▶ [WHAT NEEDS TO BE DONE]
Return exactly and only these lines: the first of the listing through the one containing "return COIL_MIDDLE_R +".

▶ [PROVIDED DATA]
□ □ □ □ □ □ □

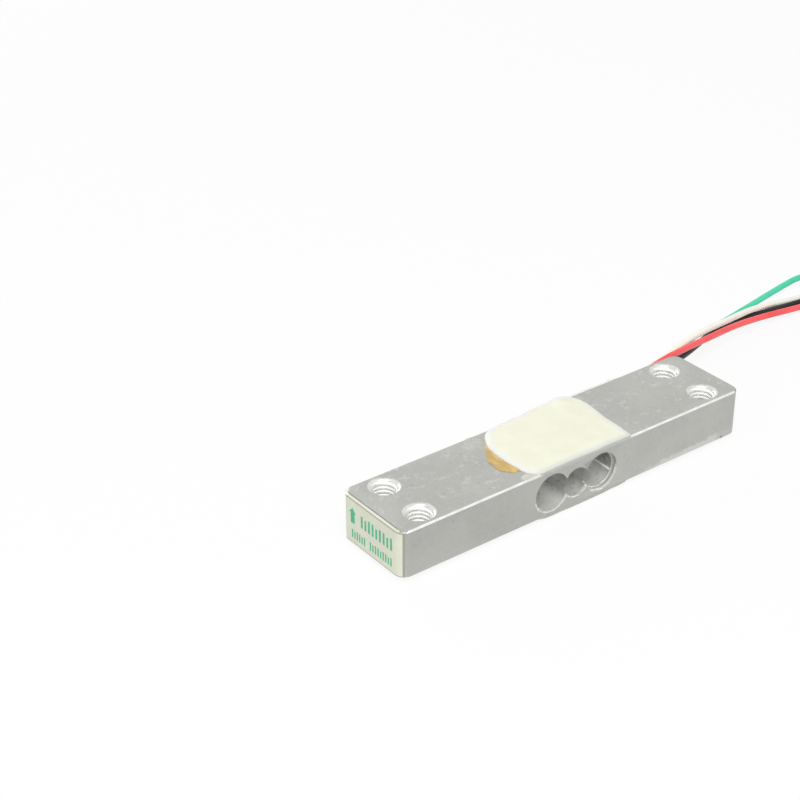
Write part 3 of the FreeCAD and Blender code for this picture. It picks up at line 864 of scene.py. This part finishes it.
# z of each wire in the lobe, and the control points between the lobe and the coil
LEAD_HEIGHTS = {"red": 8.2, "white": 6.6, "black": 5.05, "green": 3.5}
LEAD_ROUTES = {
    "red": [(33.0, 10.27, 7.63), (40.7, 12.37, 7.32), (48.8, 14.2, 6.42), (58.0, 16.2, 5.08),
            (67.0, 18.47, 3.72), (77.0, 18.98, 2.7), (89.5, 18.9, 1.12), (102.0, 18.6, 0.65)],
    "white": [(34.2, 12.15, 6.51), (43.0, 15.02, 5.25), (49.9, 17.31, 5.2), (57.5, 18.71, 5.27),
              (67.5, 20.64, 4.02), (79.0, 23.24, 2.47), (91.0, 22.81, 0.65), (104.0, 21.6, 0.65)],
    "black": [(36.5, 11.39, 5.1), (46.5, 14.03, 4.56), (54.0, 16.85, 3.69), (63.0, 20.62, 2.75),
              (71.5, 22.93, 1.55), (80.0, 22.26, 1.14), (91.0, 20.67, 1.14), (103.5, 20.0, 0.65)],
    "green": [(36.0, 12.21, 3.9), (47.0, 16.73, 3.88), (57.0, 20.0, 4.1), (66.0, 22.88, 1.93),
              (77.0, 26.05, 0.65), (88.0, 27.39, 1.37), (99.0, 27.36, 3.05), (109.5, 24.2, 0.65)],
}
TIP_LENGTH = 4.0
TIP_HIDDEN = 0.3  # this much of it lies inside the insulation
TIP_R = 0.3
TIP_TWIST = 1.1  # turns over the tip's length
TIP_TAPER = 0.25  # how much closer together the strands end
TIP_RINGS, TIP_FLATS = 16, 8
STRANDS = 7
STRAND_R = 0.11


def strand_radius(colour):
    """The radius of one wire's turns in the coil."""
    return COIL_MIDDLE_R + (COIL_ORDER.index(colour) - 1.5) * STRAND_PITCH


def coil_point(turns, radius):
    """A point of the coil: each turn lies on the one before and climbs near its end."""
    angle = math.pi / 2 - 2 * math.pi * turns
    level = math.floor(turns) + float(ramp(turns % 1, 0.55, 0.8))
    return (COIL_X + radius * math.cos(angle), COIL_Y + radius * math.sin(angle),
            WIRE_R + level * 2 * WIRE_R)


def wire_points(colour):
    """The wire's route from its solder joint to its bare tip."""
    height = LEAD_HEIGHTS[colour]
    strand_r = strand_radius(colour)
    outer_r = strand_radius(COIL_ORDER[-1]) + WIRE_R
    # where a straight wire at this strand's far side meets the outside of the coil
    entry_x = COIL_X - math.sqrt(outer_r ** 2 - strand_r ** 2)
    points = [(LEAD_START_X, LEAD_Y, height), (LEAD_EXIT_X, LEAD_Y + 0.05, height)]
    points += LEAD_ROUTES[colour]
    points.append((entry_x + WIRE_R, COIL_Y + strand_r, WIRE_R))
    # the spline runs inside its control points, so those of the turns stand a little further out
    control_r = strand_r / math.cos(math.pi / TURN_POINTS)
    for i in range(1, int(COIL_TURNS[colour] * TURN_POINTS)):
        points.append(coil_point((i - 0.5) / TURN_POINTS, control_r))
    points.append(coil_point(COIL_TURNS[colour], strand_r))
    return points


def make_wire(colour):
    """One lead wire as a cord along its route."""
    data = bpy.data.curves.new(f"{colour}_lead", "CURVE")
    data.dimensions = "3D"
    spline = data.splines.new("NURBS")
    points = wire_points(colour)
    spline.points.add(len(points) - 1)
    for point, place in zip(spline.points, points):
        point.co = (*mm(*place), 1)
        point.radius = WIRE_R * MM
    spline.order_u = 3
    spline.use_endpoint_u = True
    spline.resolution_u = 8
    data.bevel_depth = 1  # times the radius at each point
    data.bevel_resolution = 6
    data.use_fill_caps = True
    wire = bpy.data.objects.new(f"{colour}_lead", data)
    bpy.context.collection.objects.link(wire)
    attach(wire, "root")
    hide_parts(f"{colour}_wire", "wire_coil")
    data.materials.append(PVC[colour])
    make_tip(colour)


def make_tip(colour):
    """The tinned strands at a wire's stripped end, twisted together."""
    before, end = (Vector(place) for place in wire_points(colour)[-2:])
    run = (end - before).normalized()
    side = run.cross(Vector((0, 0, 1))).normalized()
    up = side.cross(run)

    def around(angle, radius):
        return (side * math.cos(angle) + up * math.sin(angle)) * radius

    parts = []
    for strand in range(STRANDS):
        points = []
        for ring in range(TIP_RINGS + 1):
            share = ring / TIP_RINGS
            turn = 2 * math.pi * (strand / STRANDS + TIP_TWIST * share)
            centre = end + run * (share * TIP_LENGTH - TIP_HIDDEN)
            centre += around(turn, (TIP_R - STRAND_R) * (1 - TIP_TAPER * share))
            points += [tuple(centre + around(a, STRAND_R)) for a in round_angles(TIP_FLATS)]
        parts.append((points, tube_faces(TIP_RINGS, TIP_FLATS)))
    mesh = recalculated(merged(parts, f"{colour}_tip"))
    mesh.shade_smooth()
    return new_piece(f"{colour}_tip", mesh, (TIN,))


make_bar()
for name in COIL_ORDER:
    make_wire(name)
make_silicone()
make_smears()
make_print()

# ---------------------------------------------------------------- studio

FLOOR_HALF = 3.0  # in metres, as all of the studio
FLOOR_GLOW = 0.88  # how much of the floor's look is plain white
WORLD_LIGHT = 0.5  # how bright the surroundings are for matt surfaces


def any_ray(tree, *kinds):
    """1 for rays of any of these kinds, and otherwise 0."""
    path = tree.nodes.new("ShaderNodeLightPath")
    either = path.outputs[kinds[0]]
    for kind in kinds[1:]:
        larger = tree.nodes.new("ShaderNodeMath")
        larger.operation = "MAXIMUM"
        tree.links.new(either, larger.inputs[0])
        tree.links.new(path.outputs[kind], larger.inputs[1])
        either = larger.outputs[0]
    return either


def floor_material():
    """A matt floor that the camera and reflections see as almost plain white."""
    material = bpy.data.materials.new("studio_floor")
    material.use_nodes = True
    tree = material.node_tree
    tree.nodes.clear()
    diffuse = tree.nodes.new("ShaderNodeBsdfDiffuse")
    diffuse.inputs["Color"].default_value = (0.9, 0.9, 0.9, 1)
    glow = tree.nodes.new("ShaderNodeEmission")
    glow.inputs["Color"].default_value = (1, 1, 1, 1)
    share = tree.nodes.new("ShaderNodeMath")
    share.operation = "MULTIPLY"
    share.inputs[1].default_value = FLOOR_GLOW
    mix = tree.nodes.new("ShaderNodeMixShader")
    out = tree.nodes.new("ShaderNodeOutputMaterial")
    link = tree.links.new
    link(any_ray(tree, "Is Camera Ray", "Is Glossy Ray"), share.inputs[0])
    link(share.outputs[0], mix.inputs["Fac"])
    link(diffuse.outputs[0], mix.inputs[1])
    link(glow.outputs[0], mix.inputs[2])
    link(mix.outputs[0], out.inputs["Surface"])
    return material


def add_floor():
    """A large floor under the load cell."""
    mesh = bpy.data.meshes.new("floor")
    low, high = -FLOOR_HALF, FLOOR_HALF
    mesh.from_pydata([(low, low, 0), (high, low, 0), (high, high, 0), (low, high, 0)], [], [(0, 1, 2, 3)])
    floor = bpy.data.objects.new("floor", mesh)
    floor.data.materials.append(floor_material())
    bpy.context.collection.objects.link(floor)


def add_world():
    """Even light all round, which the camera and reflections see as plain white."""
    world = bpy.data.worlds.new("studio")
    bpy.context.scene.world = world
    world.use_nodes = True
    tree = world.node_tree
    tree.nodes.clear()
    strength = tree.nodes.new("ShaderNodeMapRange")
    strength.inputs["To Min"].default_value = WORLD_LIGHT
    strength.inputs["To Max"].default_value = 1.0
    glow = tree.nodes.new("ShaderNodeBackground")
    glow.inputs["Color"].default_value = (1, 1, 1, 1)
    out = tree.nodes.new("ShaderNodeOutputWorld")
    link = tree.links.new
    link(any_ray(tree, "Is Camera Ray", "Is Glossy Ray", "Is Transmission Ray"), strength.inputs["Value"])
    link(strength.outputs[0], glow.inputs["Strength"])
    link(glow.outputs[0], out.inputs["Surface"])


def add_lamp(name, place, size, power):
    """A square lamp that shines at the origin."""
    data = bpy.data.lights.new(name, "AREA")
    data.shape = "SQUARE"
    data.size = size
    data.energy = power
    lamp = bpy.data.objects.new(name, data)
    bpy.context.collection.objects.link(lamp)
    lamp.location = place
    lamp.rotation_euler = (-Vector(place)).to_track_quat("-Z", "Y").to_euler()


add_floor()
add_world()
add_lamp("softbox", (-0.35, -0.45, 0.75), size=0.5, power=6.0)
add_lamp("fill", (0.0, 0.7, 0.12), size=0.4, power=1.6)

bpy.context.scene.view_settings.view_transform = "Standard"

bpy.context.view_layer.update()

□ □ □ □ □ □ □

▶ [REPLY]
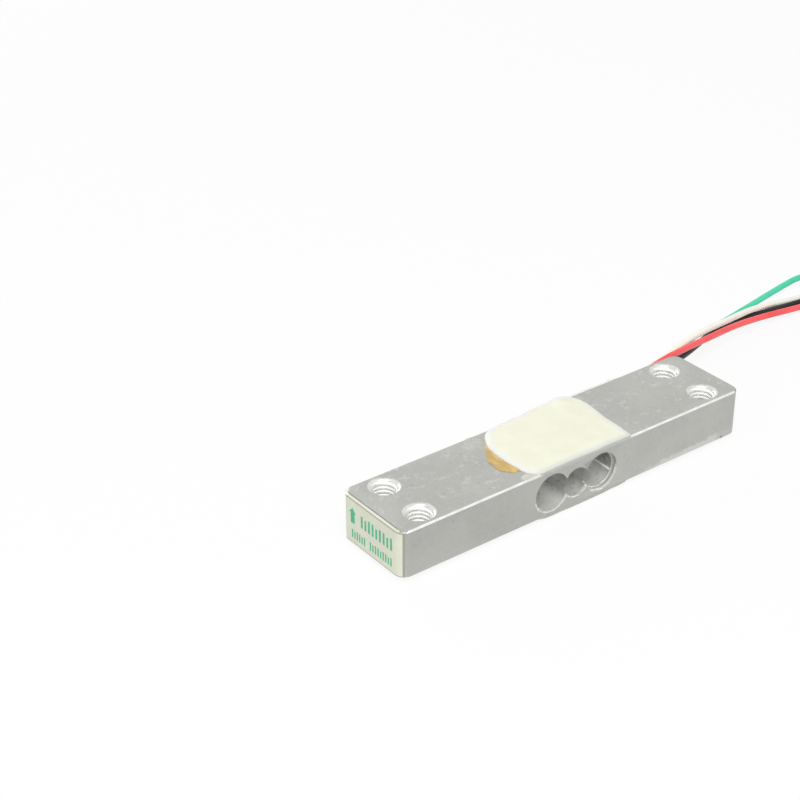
Write part 3 of the FreeCAD and Blender code for this picture. It picks up at line 864 of scene.py. This part finishes it.
# z of each wire in the lobe, and the control points between the lobe and the coil
LEAD_HEIGHTS = {"red": 8.2, "white": 6.6, "black": 5.05, "green": 3.5}
LEAD_ROUTES = {
    "red": [(33.0, 10.27, 7.63), (40.7, 12.37, 7.32), (48.8, 14.2, 6.42), (58.0, 16.2, 5.08),
            (67.0, 18.47, 3.72), (77.0, 18.98, 2.7), (89.5, 18.9, 1.12), (102.0, 18.6, 0.65)],
    "white": [(34.2, 12.15, 6.51), (43.0, 15.02, 5.25), (49.9, 17.31, 5.2), (57.5, 18.71, 5.27),
              (67.5, 20.64, 4.02), (79.0, 23.24, 2.47), (91.0, 22.81, 0.65), (104.0, 21.6, 0.65)],
    "black": [(36.5, 11.39, 5.1), (46.5, 14.03, 4.56), (54.0, 16.85, 3.69), (63.0, 20.62, 2.75),
              (71.5, 22.93, 1.55), (80.0, 22.26, 1.14), (91.0, 20.67, 1.14), (103.5, 20.0, 0.65)],
    "green": [(36.0, 12.21, 3.9), (47.0, 16.73, 3.88), (57.0, 20.0, 4.1), (66.0, 22.88, 1.93),
              (77.0, 26.05, 0.65), (88.0, 27.39, 1.37), (99.0, 27.36, 3.05), (109.5, 24.2, 0.65)],
}
TIP_LENGTH = 4.0
TIP_HIDDEN = 0.3  # this much of it lies inside the insulation
TIP_R = 0.3
TIP_TWIST = 1.1  # turns over the tip's length
TIP_TAPER = 0.25  # how much closer together the strands end
TIP_RINGS, TIP_FLATS = 16, 8
STRANDS = 7
STRAND_R = 0.11


def strand_radius(colour):
    """The radius of one wire's turns in the coil."""
    return COIL_MIDDLE_R + (COIL_ORDER.index(colour) - 1.5) * STRAND_PITCH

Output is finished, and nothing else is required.